Pienso en la mujer rociada de gasolina en un cajero, cuyo juicio se ha visto recientemente. Recuerdo a las tres niñas que rompieron la pierna a otra en una agresión a la salida de un instituto de León. Unos chavales en Barakaldo (Vizcaya) mataron a patadas, en el atrio de una iglesia, a un menesteroso y fueron a contárselo a sus compañeros. Un exalumno agrede a un profesor en Alicante y su amiga lo graba en el móvil. El alcalde de Tolosa (Guipúzcoa) denuncia que los menores extranjeros causan problemas en el municipio y los comerciantes afirman estar "hartos, amenazados, asustados y preocupados". Desgraciadamente, podríamos seguir con los ejemplos. Estamos ante un problema real y la violencia juvenil, quizá menor en número que hace, digamos 40 años, hoy es más grave.

Violencia que nadie se explica. No solamente los padres de las víctimas. Tampoco los padres de los agresores, como parece que ha sucedido esta vez, según refiere la prensa. Estamos ante lo que vengo denominando violencia gratuita, término que exige alguna precisión.

Decimos gratuita pues no parece responder ni a objetivos estratégicos (como las violencias racistas, revolucionarias o nacionalistas) ni corresponderse a situaciones de marginalidad o desarraigo social.

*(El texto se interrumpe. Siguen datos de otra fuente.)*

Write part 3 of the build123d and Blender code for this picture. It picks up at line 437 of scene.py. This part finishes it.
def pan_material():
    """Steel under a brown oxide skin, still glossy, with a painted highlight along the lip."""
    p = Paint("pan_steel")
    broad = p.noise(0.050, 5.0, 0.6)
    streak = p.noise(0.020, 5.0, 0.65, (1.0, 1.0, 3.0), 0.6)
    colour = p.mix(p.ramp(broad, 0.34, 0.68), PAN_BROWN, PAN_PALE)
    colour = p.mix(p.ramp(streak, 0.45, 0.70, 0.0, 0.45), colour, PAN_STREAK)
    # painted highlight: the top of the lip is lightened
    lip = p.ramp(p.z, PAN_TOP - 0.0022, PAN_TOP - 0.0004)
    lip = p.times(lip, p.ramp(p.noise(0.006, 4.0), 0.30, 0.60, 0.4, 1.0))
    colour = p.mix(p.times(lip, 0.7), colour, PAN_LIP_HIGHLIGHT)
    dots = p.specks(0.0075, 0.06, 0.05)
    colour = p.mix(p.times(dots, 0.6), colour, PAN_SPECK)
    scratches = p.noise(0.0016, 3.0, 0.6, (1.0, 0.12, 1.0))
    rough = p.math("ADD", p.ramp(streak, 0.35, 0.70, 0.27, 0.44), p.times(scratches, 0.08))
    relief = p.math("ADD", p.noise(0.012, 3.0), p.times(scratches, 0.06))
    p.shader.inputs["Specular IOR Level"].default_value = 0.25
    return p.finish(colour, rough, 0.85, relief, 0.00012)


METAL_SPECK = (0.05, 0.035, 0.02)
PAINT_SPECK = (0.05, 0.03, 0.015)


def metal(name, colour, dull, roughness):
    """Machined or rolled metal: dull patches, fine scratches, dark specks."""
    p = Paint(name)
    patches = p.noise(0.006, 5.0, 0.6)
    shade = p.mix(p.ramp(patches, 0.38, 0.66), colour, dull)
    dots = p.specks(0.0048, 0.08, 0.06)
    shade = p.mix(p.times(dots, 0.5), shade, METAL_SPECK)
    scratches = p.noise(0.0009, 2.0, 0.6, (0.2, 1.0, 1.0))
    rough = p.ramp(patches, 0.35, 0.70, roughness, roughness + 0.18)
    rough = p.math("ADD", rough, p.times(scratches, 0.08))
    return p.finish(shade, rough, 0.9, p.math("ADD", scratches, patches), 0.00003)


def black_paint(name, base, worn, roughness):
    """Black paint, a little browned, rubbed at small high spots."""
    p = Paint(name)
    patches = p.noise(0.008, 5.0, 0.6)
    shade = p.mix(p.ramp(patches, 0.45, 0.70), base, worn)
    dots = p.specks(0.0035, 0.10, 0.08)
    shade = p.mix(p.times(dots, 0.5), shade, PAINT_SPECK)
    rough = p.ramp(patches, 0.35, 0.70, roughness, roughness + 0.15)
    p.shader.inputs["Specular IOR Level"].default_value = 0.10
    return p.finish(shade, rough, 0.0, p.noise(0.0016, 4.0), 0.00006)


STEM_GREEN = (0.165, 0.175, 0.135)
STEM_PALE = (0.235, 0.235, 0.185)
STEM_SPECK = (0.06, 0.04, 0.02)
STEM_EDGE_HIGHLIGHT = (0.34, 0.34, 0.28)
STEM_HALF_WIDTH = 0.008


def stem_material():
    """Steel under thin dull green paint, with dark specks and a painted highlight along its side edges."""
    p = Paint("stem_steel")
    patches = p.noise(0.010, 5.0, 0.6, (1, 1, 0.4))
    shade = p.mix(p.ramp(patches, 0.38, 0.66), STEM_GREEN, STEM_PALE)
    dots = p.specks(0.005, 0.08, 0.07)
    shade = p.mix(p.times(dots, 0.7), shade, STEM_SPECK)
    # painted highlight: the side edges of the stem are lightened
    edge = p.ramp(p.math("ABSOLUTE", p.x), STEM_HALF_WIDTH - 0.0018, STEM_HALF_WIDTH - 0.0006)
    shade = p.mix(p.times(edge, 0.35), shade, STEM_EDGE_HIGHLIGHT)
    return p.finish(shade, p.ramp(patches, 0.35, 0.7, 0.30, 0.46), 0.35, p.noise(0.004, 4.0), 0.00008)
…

No es la violencia del chaval inmigrante, desarraigado, fuera de su cultura y lejos de sus padres. No es la violencia del menor que proviene de una familia desestructurada, a veces sin padre, otras con una madre desbordada, angustiada, estresada e incapaz de ayudar a su hijo como quisiera. No. Estamos ante la violencia de un chaval o chavala, hijo o hija de una familia normal como la suya y la mía. ¿Qué es lo que está pasando? Distinguiría, sucintamente, varias causalidades o motivaciones.

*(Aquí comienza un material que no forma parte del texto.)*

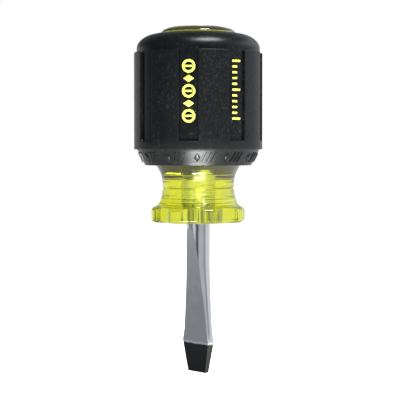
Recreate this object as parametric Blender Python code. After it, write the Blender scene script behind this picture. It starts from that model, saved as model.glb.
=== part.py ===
"""Stubby slotted screwdriver with a keystone blade and a cushioned handle.

The tool stands on its blade: the origin is the centre of the flat end of the blade, +Z runs up
the axis to the crown of the handle, and X is the direction of the blade's width.

Three pieces make the tool:
  blade_shank   one steel forging: round bar, ground keystone blade, anchor wings in the handle
  handle_core   clear cellulose acetate: fluted stock, turned to a flange, a neck and a crown
  cushion_grip  rubber sleeve over the core, with raised panels outside and keys inside
"""

import math

import bmesh
import bpy

MM = 0.001

# Overall heights above the end of the blade
FLANGE_BOTTOM = 38.1 * MM
CROWN_TOP = 87.3 * MM

# Blade and bar
BAR_RADIUS = 2.975 * MM
TIP_HALF_WIDTH = 3.175 * MM
TIP_HALF_THICKNESS = 0.55 * MM
SHOULDER_HEIGHT = 7.9 * MM
SHOULDER_HALF_WIDTH = 4.75 * MM
SHOULDER_HALF_THICKNESS = 1.0 * MM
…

En unos casos se puede tratar de un mero juego (trágico juego ciertamente, pero juego al fin). De ahí que se hable también de violencia lúdica. Muchas veces esta manifestación de violencia no es sino la consecuencia del aburrimiento, hastío y falta de alicientes en la vida cotidiana de no pocos adolescentes y jóvenes. Es, claramente, el caso de los chavales de Barakaldo.
No hay que olvidar la violencia machista en ciertas manifestaciones de chicos que se sienten relegados por el empuje y protagonismo de las chicas. Estamos, sin duda, ante una especie de revival del machismo que llevo años denunciando. Pero personalmente, cada día doy más importancia, en menores normales de familias acomodadas y sin mayores historias, al fenómeno de la aceleración de la vida que no nos deja ver lo que sucede a nuestro derredor.

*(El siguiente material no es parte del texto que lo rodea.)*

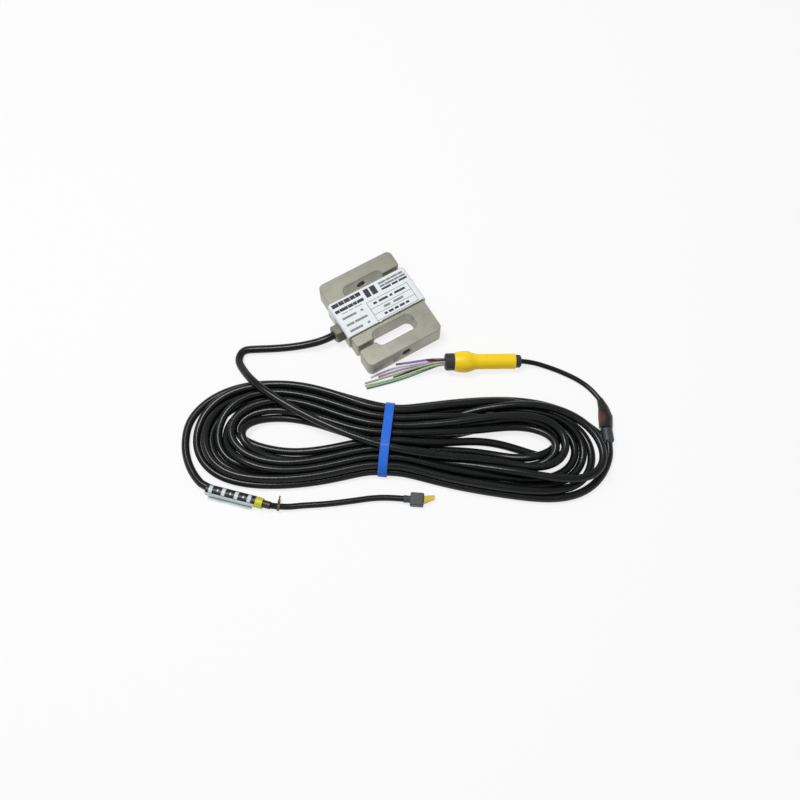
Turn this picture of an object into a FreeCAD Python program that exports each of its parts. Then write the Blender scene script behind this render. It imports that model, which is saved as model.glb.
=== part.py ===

Unos datos. En el último estudio con escolares catalanes en el que participé, no pasa del 33% la proporción de padres que, según sus hijos --me limito a los hijos que han sido objeto de maltrato reiterado en el centro docente--, saben todo lo que les pasa. Un 34% afirman que se enteran de algo, y el resto, que no saben nada. Si les preguntamos si se enteran sus profesores, la realidad no es más reconfortante. Muchos padres y profesores no nos enteramos de lo que pueden sufrir nuestros hijos y alumnos.

Si nos detuviéramos en lo que hacen y piensan nuestro menores, descubriríamos en ellos la dificultad de asumir cualquier frustración y diferir en el tiempo lo deseado en el presente, la no aceptación del límite, sea el que sea, así como todo lo que connote autoridad exterior a la del grupo de pares, una incapacidad para gestionar la soledad, más aún para pensar en soledad y verse, como son, en su verdad.

Hay muchos chavales desnortados, sin referentes, en muchos casos provenientes de familias, sea despreocupadas de ellos, sea excesivamente preocupadas, sea falsamente tolerantes, en esa tolerancia que raya en la indiferencia.

Creo que, en el estado actual de las cosas, esta será un importante explicación a tener en cuenta ante las manifestaciones, aparentemente inexplicables, en menores y jóvenes que tienen de todo, pero que siempre quieren más, que luego no saben qué hacer con lo que tienen, que lo que quieren lo quieren al momento y que no toleran ninguna dilación al respecto.
Los hijos, cada día en mayor número, crecen solos, ante el dolor y la impotencia de sus padres, a quienes lo último que desearía es culpabilizar. En particular a los padres de la víctima y de los agresores de Ripollet, ante los que, como padre, solo puedo abrazarles en la distancia.

Javier Elzo, catedrático emérito de Deusto.